#### [WORK TO BE COMPLETED]
Quote the whole listing word for word, please.

#### [GIVEN INFORMATION]
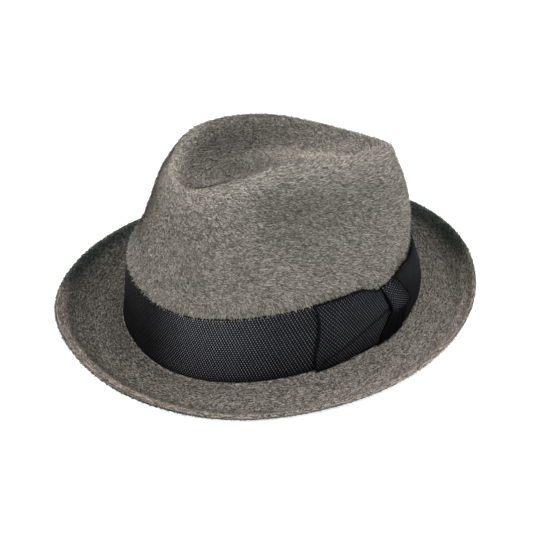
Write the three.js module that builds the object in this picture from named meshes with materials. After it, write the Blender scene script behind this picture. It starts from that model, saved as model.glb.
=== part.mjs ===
// A felt fedora: teardrop crown, curled raw-edge brim, wide woven ribbon with a flat bow.
// Millimetres. The hat rests on z = 0, its front points along -Y, the wearer's left is +X.
import * as THREE from 'three';

// Felt and ribbon
const FELT_THICKNESS = 2.0;
const RIBBON_GAP = 0.3;
const RIBBON_THICKNESS = 1.0;
const FLAT_BELOW = 0.45;      // felt whose underside comes this near the table lies flat on it

// How finely the faceted solids are cut
const AROUND = 64;

// One row for each section of the outer felt surface, from the brim's edge up over the crest and
// down into the crease. centre is the oval's middle along Y. front, back and side are its reaches.
// square is the superellipse exponent. taper narrows the back. zFront, zSide and zBack are heights,
// and pinch is how far the two finger dents press the wall in. fall makes the drop to the back
// straighter, and steps is the number of facets up to the next section.
const SECTIONS = [
  { name: 'edge', centre: 0, front: 145.2, back: 145.2, side: 122.9, square: 2.05, taper: 0,
    zFront: 19.4, zSide: 12.5, zBack: 19.3, pinch: 0, fall: 0, steps: 1 },
  { name: 'curl', centre: 0, front: 140.6, back: 140.6, side: 118.8, square: 2.05, taper: 0,
    zFront: 13.1, zSide: 7.4, zBack: 11.4, pinch: 0, fall: 0, steps: 2 },
  { name: 'gutter', centre: 0, front: 132.6, back: 132.6, side: 111.8, square: 2.06, taper: 0,
    zFront: 6, zSide: 3.6, zBack: 4.1, pinch: 0, fall: 0, steps: 1 },
  { name: 'table', centre: 0, front: 125.5, back: 125.5, side: 105.6, square: 2.08, taper: 0,
    zFront: 2, zSide: 2.2, zBack: 2.2, pinch: 0, fall: 0, steps: 1 },
  { name: 'slope', centre: 0.5, front: 116, back: 115, side: 97.5, square: 2.12, taper: 0,
    zFront: 2, zSide: 4.4, zBack: 3.4, pinch: 0, fall: 0, steps: 1 },
  { name: 'break', centre: 1.5, front: 105.5, back: 102.5, side: 89.5, square: 2.16, taper: 0,
    zFront: 2.6, zSide: 7.2, zBack: 5.2, pinch: 0, fall: 0, steps: 1 },
  { name: 'fillet', centre: 2, front: 100.9, back: 97.4, side: 85.2, square: 2.2, taper: 0,
    zFront: 4.4, zSide: 9.8, zBack: 7.6, pinch: 0, fall: 0, steps: 1 },
  { name: 'wall_foot', centre: 2, front: 99.7, back: 96.2, side: 84, square: 2.2, taper: 0,
    zFront: 10.5, zSide: 16.5, zBack: 14, pinch: 0, fall: 0, steps: 2 },
  { name: 'ribbon_top', centre: 2, front: 96.3, back: 93, side: 78.2, square: 2.2, taper: 0,
    zFront: 49.3, zSide: 57.4, zBack: 53.3, pinch: 0, fall: 0, steps: 1 },
  { name: 'above', centre: 2, front: 87.3, back: 93.5, side: 75.5, square: 2.2, taper: 0,
    zFront: 63, zSide: 72, zBack: 67, pinch: 0, fall: 0, steps: 2 },
  { name: 'waist', centre: 0, front: 79.3, back: 95.5, side: 71, square: 2.2, taper: 0,
    zFront: 78.5, zSide: 88, zBack: 79, pinch: 1.2, fall: 0, steps: 2 },
  { name: 'upper', centre: -5, front: 70, back: 100, side: 63, square: 2.15, taper: 0.05,
    zFront: 93.5, zSide: 104.5, zBack: 90.5, pinch: 4, fall: 0, steps: 2 },
  { name: 'shoulder', centre: -13, front: 59.5, back: 106.5, side: 51, square: 2.03, taper: 0.18,
    zFront: 108, zSide: 120, zBack: 97.5, pinch: 4.5, fall: 0.3, steps: 2 },
  { name: 'roll', centre: -18, front: 50, back: 110.5, side: 42.5, square: 1.94, taper: 0.26,
    zFront: 117, zSide: 130.8, zBack: 102, pinch: 2.5, fall: 0.4, steps: 1 },
  { name: 'crest', centre: -21.4, front: 44, back: 111, side: 35.2, square: 1.9, taper: 0.31,
    zFront: 122, zSide: 136.2, zBack: 104.6, pinch: 1, fall: 0.5, steps: 1 },
  { name: 'lip', centre: -22.5, front: 38.5, back: 104.5, side: 29, square: 1.9, taper: 0.36,
    zFront: 120.2, zSide: 133.6, zBack: 103.6, pinch: 0.3, fall: 0.5, steps: 2 },
  { name: 'bowl', centre: -20, front: 33, back: 92, side: 22.5, square: 2, taper: 0.4,
    zFront: 114.8, zSide: 125, zBack: 101.8, pinch: 0, fall: 0.5, steps: 2 },
  { name: 'floor', centre: -17, front: 24.5, back: 76, side: 13.5, square: 2, taper: 0.42,
    zFront: 112.8, zSide: 119.6, zBack: 102.8, pinch: 0, fall: 0.4, steps: 1 },
  { name: 'crease', centre: -14, front: 16, back: 60, side: 4, square: 2, taper: 0.42,
    zFront: 113, zSide: 117, zBack: 105.6, pinch: 0, fall: 0.3, steps: 1 },
];
const DENT_CENTRE_Y = -16;
const DENT_REACH = 30;
const END_ROUNDING = 0.03;    // keeps the narrow back end of a tapered oval round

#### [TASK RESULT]
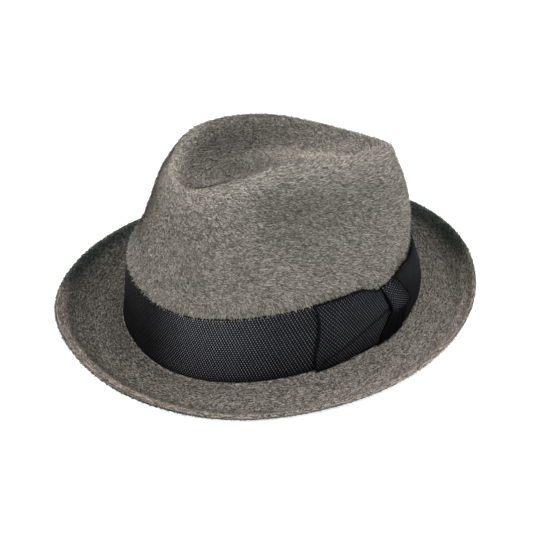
Write the three.js module that builds the object in this picture from named meshes with materials. After it, write the Blender scene script behind this picture. It starts from that model, saved as model.glb.
=== part.mjs ===
// A felt fedora: teardrop crown, curled raw-edge brim, wide woven ribbon with a flat bow.
// Millimetres. The hat rests on z = 0, its front points along -Y, the wearer's left is +X.
import * as THREE from 'three';

// Felt and ribbon
const FELT_THICKNESS = 2.0;
const RIBBON_GAP = 0.3;
const RIBBON_THICKNESS = 1.0;
const FLAT_BELOW = 0.45;      // felt whose underside comes this near the table lies flat on it

// How finely the faceted solids are cut
const AROUND = 64;

// One row for each section of the outer felt surface, from the brim's edge up over the crest and
// down into the crease. centre is the oval's middle along Y. front, back and side are its reaches.
// square is the superellipse exponent. taper narrows the back. zFront, zSide and zBack are heights,
// and pinch is how far the two finger dents press the wall in. fall makes the drop to the back
// straighter, and steps is the number of facets up to the next section.
const SECTIONS = [
  { name: 'edge', centre: 0, front: 145.2, back: 145.2, side: 122.9, square: 2.05, taper: 0,
    zFront: 19.4, zSide: 12.5, zBack: 19.3, pinch: 0, fall: 0, steps: 1 },
  { name: 'curl', centre: 0, front: 140.6, back: 140.6, side: 118.8, square: 2.05, taper: 0,
    zFront: 13.1, zSide: 7.4, zBack: 11.4, pinch: 0, fall: 0, steps: 2 },
  { name: 'gutter', centre: 0, front: 132.6, back: 132.6, side: 111.8, square: 2.06, taper: 0,
    zFront: 6, zSide: 3.6, zBack: 4.1, pinch: 0, fall: 0, steps: 1 },
  { name: 'table', centre: 0, front: 125.5, back: 125.5, side: 105.6, square: 2.08, taper: 0,
    zFront: 2, zSide: 2.2, zBack: 2.2, pinch: 0, fall: 0, steps: 1 },
  { name: 'slope', centre: 0.5, front: 116, back: 115, side: 97.5, square: 2.12, taper: 0,
    zFront: 2, zSide: 4.4, zBack: 3.4, pinch: 0, fall: 0, steps: 1 },
  { name: 'break', centre: 1.5, front: 105.5, back: 102.5, side: 89.5, square: 2.16, taper: 0,
    zFront: 2.6, zSide: 7.2, zBack: 5.2, pinch: 0, fall: 0, steps: 1 },
  { name: 'fillet', centre: 2, front: 100.9, back: 97.4, side: 85.2, square: 2.2, taper: 0,
    zFront: 4.4, zSide: 9.8, zBack: 7.6, pinch: 0, fall: 0, steps: 1 },
  { name: 'wall_foot', centre: 2, front: 99.7, back: 96.2, side: 84, square: 2.2, taper: 0,
    zFront: 10.5, zSide: 16.5, zBack: 14, pinch: 0, fall: 0, steps: 2 },
  { name: 'ribbon_top', centre: 2, front: 96.3, back: 93, side: 78.2, square: 2.2, taper: 0,
    zFront: 49.3, zSide: 57.4, zBack: 53.3, pinch: 0, fall: 0, steps: 1 },
  { name: 'above', centre: 2, front: 87.3, back: 93.5, side: 75.5, square: 2.2, taper: 0,
    zFront: 63, zSide: 72, zBack: 67, pinch: 0, fall: 0, steps: 2 },
  { name: 'waist', centre: 0, front: 79.3, back: 95.5, side: 71, square: 2.2, taper: 0,
    zFront: 78.5, zSide: 88, zBack: 79, pinch: 1.2, fall: 0, steps: 2 },
  { name: 'upper', centre: -5, front: 70, back: 100, side: 63, square: 2.15, taper: 0.05,
    zFront: 93.5, zSide: 104.5, zBack: 90.5, pinch: 4, fall: 0, steps: 2 },
  { name: 'shoulder', centre: -13, front: 59.5, back: 106.5, side: 51, square: 2.03, taper: 0.18,
    zFront: 108, zSide: 120, zBack: 97.5, pinch: 4.5, fall: 0.3, steps: 2 },
  { name: 'roll', centre: -18, front: 50, back: 110.5, side: 42.5, square: 1.94, taper: 0.26,
    zFront: 117, zSide: 130.8, zBack: 102, pinch: 2.5, fall: 0.4, steps: 1 },
  { name: 'crest', centre: -21.4, front: 44, back: 111, side: 35.2, square: 1.9, taper: 0.31,
    zFront: 122, zSide: 136.2, zBack: 104.6, pinch: 1, fall: 0.5, steps: 1 },
  { name: 'lip', centre: -22.5, front: 38.5, back: 104.5, side: 29, square: 1.9, taper: 0.36,
    zFront: 120.2, zSide: 133.6, zBack: 103.6, pinch: 0.3, fall: 0.5, steps: 2 },
  { name: 'bowl', centre: -20, front: 33, back: 92, side: 22.5, square: 2, taper: 0.4,
    zFront: 114.8, zSide: 125, zBack: 101.8, pinch: 0, fall: 0.5, steps: 2 },
  { name: 'floor', centre: -17, front: 24.5, back: 76, side: 13.5, square: 2, taper: 0.42,
    zFront: 112.8, zSide: 119.6, zBack: 102.8, pinch: 0, fall: 0.4, steps: 1 },
  { name: 'crease', centre: -14, front: 16, back: 60, side: 4, square: 2, taper: 0.42,
    zFront: 113, zSide: 117, zBack: 105.6, pinch: 0, fall: 0.3, steps: 1 },
];
const DENT_CENTRE_Y = -16;
const DENT_REACH = 30;
const END_ROUNDING = 0.03;    // keeps the narrow back end of a tapered oval round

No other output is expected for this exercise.